Many forms of dark matter

What does this mean for ongoing experiments trying to detect dark matter, such as the LZ Dark Matter Experiment in South Dakota?

“The idea that exotic new particles exist remains an interesting hypothesis,” says Kaiser. “There are other types of large experiments, some of which are under construction, looking for cool ways to detect gravitational waves. And they can indeed pick up some of the stray signals from the very violent formation process of primordial black holes.”

There is also the possibility that primordial black holes are only a fraction of dark matter, Alonso-Monsalve added. “It doesn’t really have to be all the same,” she said. “There is five times more dark matter than regular matter, and regular matter is made up of a whole range of different particles. So why should dark matter be a single type of object?”

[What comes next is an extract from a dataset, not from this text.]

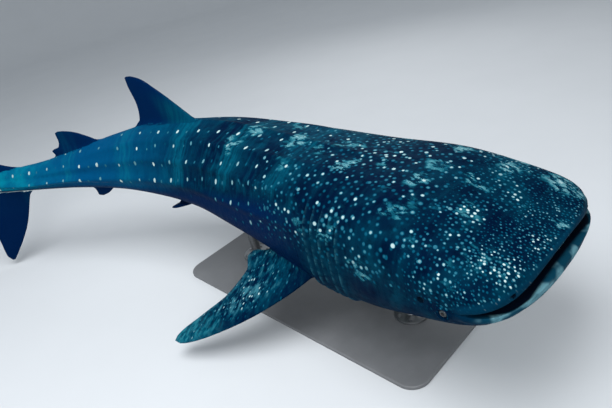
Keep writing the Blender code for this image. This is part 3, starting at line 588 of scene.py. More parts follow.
PECTORAL_FRONT = [(-0.12, -0.02), (0.0, 0.0), (0.12, 0.02), (0.45, 0.135), (0.80, 0.36), (0.97, 0.56),
                  (1.0, 0.63)]
PECTORAL_REAR = [(-0.12, 0.50), (-0.02, 0.56), (0.03, 0.71), (0.08, 0.72), (0.22, 0.60), (0.45, 0.575),
                 (0.72, 0.655), (0.95, 0.74), (1.0, 0.72)]
PELVIC_ROOT, PELVIC_REACH, PELVIC_DROOP, PELVIC_SWEEP = (2.72, 0.16, -0.185), 0.20, 4.0, 44.0
PELVIC_FRONT = [(-0.5, -0.10), (0.0, 0.0), (0.5, 0.12), (0.9, 0.30), (1.0, 0.42)]
PELVIC_REAR = [(-0.5, 0.95), (0.0, 1.0), (0.25, 1.02), (0.45, 0.88), (0.88, 0.72), (1.0, 0.58)]


def wing(share):
    """Thickness from the round front edge of a fin to its thin rear edge, 1 at its thickest."""
    return 2.6 * np.sqrt(share) * (1 - share)


def fin(name, front, rear, place, thick, tip, flare, flare_reach, kind, rows=44, columns=22, scale=1.0):
    """Closed fin between two outline curves, laid in place by a function of (height, distance, half)."""
    low, high = front[0][0], front[-1][0]
    share = np.linspace(0, 1, rows)
    if low < -0.5 and scale == 1.0:
        heights = (low + high) / 2 - (high - low) / 2 * np.cos(np.pi * share)
    else:
        heights = low + (high - low) * np.sin(share * np.pi / 2)
    start, end = smooth_through(front, heights)[:, None], smooth_through(rear, heights)[:, None]
    across = (1 - np.cos(np.linspace(0, np.pi, columns)))[None] / 2
    s = start + (end - start) * across
    reach = np.clip(np.abs(heights) / high, 0, 1)[:, None]
    last = high if low > -0.5 or scale != 1.0 else np.where(heights > 0, high, -low)[:, None]
    part = np.clip(np.abs(heights)[:, None] / last, 0, 1)
    half = (thick + (tip - thick) * part) * wing(across) / 2
    spread = flare * np.exp(-np.clip(heights, 0, None)[:, None] / flare_reach) * (1 - 0.7 * across)
    half = half + spread * np.sqrt(np.clip(np.sin(np.pi * across), 0, 1)) / 2
    half = np.maximum(half, 0.0011 * np.sqrt(np.clip(np.sin(np.pi * across), 0, 1)))
    half = half * np.sqrt(np.clip(1 - part**24, 0, 1))
    hide = Hide()
    h = heights[:, None] + 0 * s
    sheets = []
    for face in (1, -1):
        points = place(h, s, face * half)
        index = hide.add(points, reach=reach + 0 * s, chord=across + 0 * s, kind=kind, girth=h)
        if face < 0:
            index[:, 0], index[:, -1], index[-1] = sheets[0][:, 0], sheets[0][:, -1], sheets[0][-1]
            if low < -0.5 and scale == 1.0:
                index[0] = sheets[0][0]
        sheets.append(index)
        size = np.array([np.ptp(s), np.ptp(h)]) * MAP_SCALE * scale
        corner = map_room(*size)
        where = np.stack([corner[0] + (s - s.min()) * MAP_SCALE * scale,
                          corner[1] + (h - h.min()) * MAP_SCALE * scale], 2)
        hide.patch(index, where)
    if not (low < -0.5 and scale == 1.0):
        cap = np.stack([sheets[0][0], sheets[1][0]])
        corner = map_room(0.02, 0.004)
        where = np.stack([corner[0] + across * 0.02 + np.zeros((2, 1)),
                          corner[1] + np.array([[0.0], [0.004]]) + 0 * across], 2)
        hide.patch(cap, where)
    hide_sources.append(hide)
    return hide.mesh(name)


def upright(root, sign, level):
    """Places a fin that stands in the middle plane: its height is counted from a level of the body."""
    def place(h, s, w):
        return np.stack([s + root, w, level + sign * h], 2)
    return place


def paired(root, reach, droop, sweep, side):
    """Places a fin drawn flat at its root on one flank, drooped and swept back."""
    turn, fall = math.radians(sweep), math.radians(droop)

    def place(u, v, w):
        out, back = u * reach, v * reach
        out, back = out * math.cos(turn), back + out * math.sin(turn)
        y = out * math.cos(fall) + w * math.sin(fall)
        z = -out * math.sin(fall) + w * math.cos(fall)
        return np.stack([root[0] + back, side * (root[1] + y), root[2] + z], 2)
    return place


# %% Draw the eight fins
KIND_DORSAL, KIND_CAUDAL, KIND_PECTORAL, KIND_PELVIC = 5, 6, 7, 8
fins = [
    fin("first_dorsal", FIRST_DORSAL_FRONT, FIRST_DORSAL_REAR,
        upright(FIRST_DORSAL, 1, station(BACK, FIRST_DORSAL) - 0.03), 0.060, 0.010, 0.072, 0.052,
        KIND_DORSAL, rows=48, columns=30),
    fin("second_dorsal", SECOND_DORSAL_FRONT, SECOND_DORSAL_REAR,
        upright(SECOND_DORSAL, 1, station(BACK, SECOND_DORSAL + 0.15) - 0.005), 0.034, 0.010, 0.041, 0.023,
        KIND_DORSAL, rows=32, columns=26),
    fin("anal", ANAL_FRONT, ANAL_REAR, upright(ANAL, -1, station(BELLY, ANAL + 0.15) + 0.005),
        0.030, 0.010, 0.036, 0.015, KIND_PELVIC, rows=28, columns=20),
    fin("caudal", CAUDAL_FRONT, CAUDAL_REAR, upright(0.0, 1, 0.0), 0.052, 0.012, 0.0, 1.0,
        KIND_CAUDAL, rows=110, columns=30),
]
for side in (1, -1):
    fins.append(fin("pectoral", PECTORAL_FRONT, PECTORAL_REAR,
                    paired(PECTORAL_ROOT, PECTORAL_REACH, PECTORAL_DROOP, PECTORAL_SWEEP, side),
                    0.072, 0.010, 0.072, 0.075, KIND_PECTORAL, rows=64, columns=36, scale=PECTORAL_REACH))
    fins.append(fin("pelvic", PELVIC_FRONT, PELVIC_REAR,
                    paired(PELVIC_ROOT, PELVIC_REACH, PELVIC_DROOP, PELVIC_SWEEP, side),
                    0.028, 0.010, 0.028, 0.075, KIND_PELVIC, rows=30, columns=20, scale=PELVIC_REACH))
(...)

Primordial black holes have become popular again with the discovery of gravitational waves, but not much is known about their formation, said Nico Cappelluti, an assistant professor at the University of Miami’s physics department. He was not involved in the investigation.

“This work represents an interesting, viable option to explain the elusive dark matter,” Cappelluti said.

The study is exciting and proposes a new formation mechanism for the first generation of black holes, says Priyamvada Natarajan, Joseph S. and Sophia S. Fruton Professor of Astronomy and Physics at Yale University. She was also not involved in the investigation.

“All the hydrogen and helium that we have in our universe today was created in the first three minutes, and if there had been enough of these primordial black holes around until then, they would have influenced that process and effects can be observable,” Natarajan said. .

“The fact that this is an observationally testable hypothesis is really exciting to me, apart from the fact that it suggests that nature is likely creating black holes via multiple routes from the earliest times.”